Nobody around him was thinking about any of that.

They were sitting in a shelter waiting for the GDA to handle it, the way they always did, because that was the established order of things and the established order had been in place for ten years and changing it required someone to look at a problem from outside the system that had grown up around it.

Kazuto was very much outside the system.

He spent the next hour in the shelter doing what he did best — watching, cataloguing, building a mental model of the world he had dropped into. He listened to conversations around him. He read every information panel on the walls. He memorized the layout of the shelter, the location of the medical bay, the number of GDA personnel stationed at the entrance and their patrol rhythm.

What he assembled was not reassuring but it was clarifying.

The GDA controlled everything that mattered — food distribution, housing allocation, civilian movement permits, military deployment, research priorities, and the flow of information. In the ten years since the Void Legion appeared, the GDA had transformed from a coalition military force into something closer to a global administrative state. Emergency powers granted in the first year of the invasion had never been revoked. The Dewan — the governing council — was composed entirely of military commanders. There had not been a civilian election anywhere on Earth in seven years.

The war justified everything. The war explained everything. The war was the answer to every question about why things were the way they were.

And the war was not being won.

Kazuto had seen enough strategy games to recognize the shape of a losing campaign even when it was dressed up in propaganda and classified briefings. You could see it in the shelter around him — in the way people talked about lost zones not as temporary setbacks but as permanent facts. Zone D had fallen. Nobody said when we take it back. They said since Zone D fell, the way you talked about geography, not military position.

The alarm stopped.

The shelter PA crackled. INCURSION CONTAINED. ZONE B RESIDENTS MAY RETURN TO BLOCKS. ZONE A RESIDENTS AWAIT SECONDARY CLEARANCE.

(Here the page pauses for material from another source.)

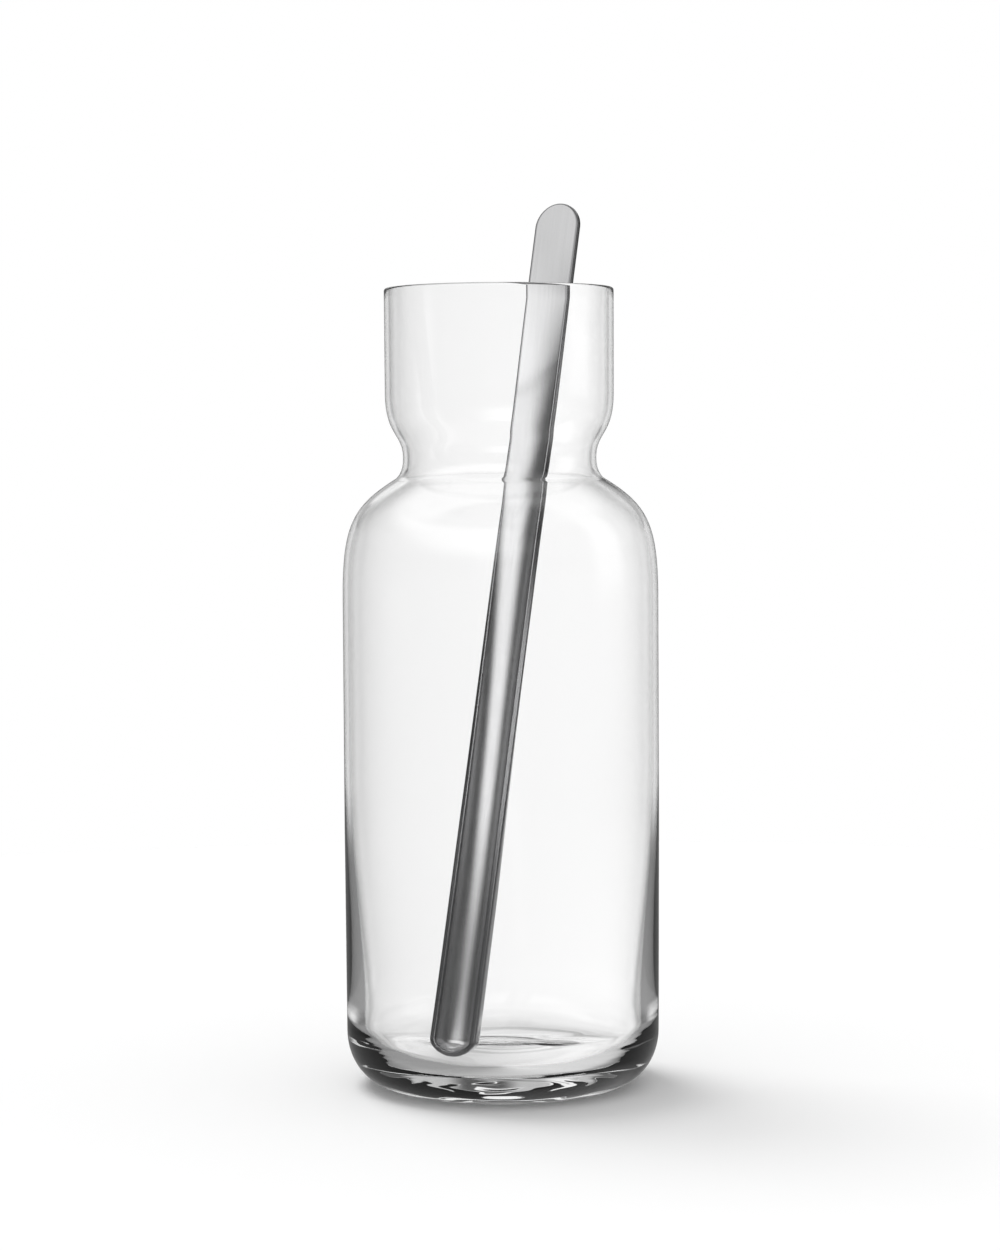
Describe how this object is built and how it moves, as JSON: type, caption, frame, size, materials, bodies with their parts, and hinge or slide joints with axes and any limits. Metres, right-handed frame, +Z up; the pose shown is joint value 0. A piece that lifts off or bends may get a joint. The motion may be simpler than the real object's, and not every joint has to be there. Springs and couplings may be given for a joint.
{
  "type": "carafe with mixing spoon",
  "caption": "Clear glass carafe with a cup-shaped mouth and a pinched waist, and a long steel mixing spoon that stands in it and lifts out.",
  "frame": {"origin": "on the table, at the middle of the carafe's foot ring", "axes": "+Z is up, out of the carafe's mouth; -Y is the side the picture is taken from; +X is to the right in the picture"},
  "size_m": [0.0982, 0.0982, 0.2765],
  "materials": {
    "clear_glass": "clear blown glass, fire polished",
    "polished_steel": "polished stainless steel with faint lengthwise brushing"
  },
  "bodies": {
    "carafe": {"glass_carafe": "clear_glass"},
    "spoon": {"mixing_spoon": "polished_steel"}
  },
  "joints": [
    {"name": "spoon_lift", "type": "slide", "parent": "carafe", "child": "spoon", "axis": [0.0442, 0.0751, 0.9962], "range_m": [0, 0.26]}
  ]
}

People stood up with the same mechanical efficiency they had sat down with. The toddler was asleep on his mother's shoulder. The old man was already moving toward the exit. The two teenagers had apparently resolved their argument about ration quality and were walking out side by side.

Kazuto stood.

He was almost to the exit when he heard two GDA officers talking near the medical bay — not trying to keep their voices down, apparently confident that nobody around them was paying attention.

"—three Beta units made it past the outer perimeter before the railguns caught up. Two maintenance workers in the industrial sector, confirmed casualties—"

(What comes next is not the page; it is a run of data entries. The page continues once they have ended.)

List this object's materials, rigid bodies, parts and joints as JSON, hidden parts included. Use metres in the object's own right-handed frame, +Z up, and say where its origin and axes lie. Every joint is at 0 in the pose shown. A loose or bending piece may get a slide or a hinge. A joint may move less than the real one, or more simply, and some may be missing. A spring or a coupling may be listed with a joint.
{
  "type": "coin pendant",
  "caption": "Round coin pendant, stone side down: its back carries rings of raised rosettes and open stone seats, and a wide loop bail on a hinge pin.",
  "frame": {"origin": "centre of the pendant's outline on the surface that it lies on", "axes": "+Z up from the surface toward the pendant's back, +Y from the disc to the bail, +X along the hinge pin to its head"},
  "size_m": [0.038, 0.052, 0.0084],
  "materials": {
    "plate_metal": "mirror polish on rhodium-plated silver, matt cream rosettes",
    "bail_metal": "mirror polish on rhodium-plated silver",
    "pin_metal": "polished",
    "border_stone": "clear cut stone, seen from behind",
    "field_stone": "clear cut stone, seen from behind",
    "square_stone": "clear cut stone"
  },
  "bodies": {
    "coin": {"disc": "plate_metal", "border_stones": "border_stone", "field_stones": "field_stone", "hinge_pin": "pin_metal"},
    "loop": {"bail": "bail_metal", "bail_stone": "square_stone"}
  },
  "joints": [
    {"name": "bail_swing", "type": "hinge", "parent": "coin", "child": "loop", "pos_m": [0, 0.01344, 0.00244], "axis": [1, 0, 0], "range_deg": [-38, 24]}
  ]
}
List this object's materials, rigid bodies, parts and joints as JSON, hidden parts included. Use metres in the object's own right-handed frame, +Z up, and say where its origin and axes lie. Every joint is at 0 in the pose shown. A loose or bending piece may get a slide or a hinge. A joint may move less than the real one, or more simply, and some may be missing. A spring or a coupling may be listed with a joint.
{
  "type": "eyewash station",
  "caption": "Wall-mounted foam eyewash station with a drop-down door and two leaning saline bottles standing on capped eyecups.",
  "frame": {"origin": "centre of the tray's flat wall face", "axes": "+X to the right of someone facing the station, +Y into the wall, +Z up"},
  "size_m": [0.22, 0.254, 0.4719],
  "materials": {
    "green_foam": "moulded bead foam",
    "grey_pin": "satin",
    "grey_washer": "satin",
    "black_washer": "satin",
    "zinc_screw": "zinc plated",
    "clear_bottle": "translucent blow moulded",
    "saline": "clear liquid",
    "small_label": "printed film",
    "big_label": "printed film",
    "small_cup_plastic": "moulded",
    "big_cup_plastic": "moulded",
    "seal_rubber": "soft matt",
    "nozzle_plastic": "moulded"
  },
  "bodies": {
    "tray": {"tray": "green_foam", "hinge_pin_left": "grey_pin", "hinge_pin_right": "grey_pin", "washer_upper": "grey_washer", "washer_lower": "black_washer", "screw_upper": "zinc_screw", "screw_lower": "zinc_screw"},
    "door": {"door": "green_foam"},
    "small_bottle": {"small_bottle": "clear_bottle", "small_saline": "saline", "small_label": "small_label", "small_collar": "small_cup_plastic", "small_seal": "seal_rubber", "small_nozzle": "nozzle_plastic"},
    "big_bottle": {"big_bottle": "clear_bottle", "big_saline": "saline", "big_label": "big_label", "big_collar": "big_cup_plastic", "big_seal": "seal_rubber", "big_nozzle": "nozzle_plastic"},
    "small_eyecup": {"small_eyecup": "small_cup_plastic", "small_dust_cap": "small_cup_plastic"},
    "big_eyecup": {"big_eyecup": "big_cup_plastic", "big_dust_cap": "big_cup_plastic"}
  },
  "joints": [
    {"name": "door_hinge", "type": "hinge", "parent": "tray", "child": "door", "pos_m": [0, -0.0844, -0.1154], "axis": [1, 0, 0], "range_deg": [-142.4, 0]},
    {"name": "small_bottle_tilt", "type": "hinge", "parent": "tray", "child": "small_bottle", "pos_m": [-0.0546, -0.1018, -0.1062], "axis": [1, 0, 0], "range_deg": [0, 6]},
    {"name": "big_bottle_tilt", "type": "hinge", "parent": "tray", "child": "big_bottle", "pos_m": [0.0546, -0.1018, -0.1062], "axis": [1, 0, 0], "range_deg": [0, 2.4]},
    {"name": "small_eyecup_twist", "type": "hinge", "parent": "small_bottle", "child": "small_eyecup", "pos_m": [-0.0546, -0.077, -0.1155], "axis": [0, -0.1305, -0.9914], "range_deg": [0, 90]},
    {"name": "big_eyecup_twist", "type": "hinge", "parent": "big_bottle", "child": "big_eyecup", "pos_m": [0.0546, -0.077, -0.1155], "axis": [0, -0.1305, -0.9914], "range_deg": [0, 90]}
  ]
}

"What about the relay station?"

"Gone. Same as the last two. They're not attacking randomly — they're mapping our power infrastructure."

"Command knows?"

A pause. "Command is aware."

The first officer's voice dropped half a register. "Being aware and doing something about it are different things."

No answer to that. The conversation ended.

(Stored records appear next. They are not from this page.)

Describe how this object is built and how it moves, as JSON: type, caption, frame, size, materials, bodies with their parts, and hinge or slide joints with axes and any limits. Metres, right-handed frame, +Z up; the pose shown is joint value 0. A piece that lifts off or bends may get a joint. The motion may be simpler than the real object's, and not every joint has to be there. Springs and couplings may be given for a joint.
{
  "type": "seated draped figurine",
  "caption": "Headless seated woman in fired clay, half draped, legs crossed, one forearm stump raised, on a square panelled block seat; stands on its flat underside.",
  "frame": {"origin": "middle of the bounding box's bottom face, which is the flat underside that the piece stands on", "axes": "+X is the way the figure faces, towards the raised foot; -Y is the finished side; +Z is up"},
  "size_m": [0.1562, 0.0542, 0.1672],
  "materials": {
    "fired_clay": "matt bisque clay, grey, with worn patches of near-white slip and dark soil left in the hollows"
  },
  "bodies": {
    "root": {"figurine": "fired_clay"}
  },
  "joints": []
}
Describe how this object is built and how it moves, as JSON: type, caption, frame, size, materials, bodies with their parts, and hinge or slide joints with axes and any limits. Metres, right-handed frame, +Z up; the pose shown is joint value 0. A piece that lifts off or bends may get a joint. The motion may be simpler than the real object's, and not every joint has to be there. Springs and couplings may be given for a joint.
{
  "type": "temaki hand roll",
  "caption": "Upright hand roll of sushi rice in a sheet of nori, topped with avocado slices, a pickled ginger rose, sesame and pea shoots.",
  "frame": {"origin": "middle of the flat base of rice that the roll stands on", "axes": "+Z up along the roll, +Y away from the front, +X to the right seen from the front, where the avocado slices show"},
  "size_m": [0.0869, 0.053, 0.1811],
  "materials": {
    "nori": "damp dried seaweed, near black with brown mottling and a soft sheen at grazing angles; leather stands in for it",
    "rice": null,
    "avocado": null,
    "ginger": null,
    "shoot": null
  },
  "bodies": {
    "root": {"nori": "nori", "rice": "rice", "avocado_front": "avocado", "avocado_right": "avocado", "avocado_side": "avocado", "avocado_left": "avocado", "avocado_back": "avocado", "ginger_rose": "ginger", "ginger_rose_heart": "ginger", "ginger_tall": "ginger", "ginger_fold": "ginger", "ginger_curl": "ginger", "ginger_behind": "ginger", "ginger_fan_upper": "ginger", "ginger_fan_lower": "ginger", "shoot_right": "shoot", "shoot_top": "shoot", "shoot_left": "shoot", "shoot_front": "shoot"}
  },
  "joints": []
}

Kazuto walked up the stairs and back into the night air of New Konoha, hands in his jacket pockets, thinking.

The Void Legion was smarter than GDA doctrine assumed. The GDA leadership knew things it wasn't acting on. The civilians in the shelter had accepted a slow grind toward defeat as the natural state of existence.

And somewhere in this city, in the ruins of whatever the industrial sector looked like after a Gamma Wave, the world was waiting for someone to start doing things differently.

He looked up at the sky. The red had faded to the north. The city's ambient light caught the low cloud cover and turned it a dull orange. Somewhere in the distance, a siren was still running — not emergency, just cleanup operations.

He thought about a boy in orange who had been told he was nothing, in a village that had written him off before he could walk, who had decided that the gap between what people believed about him and what he knew about himself was not a ceiling but a starting point.

Kazuto almost smiled.

Yeah, he thought. I know how this kind of story goes.

He turned back toward the residential block and went to get some sleep.

Tomorrow, he would start figuring out how to survive this world.

He had no idea that tomorrow, the world would come to him first.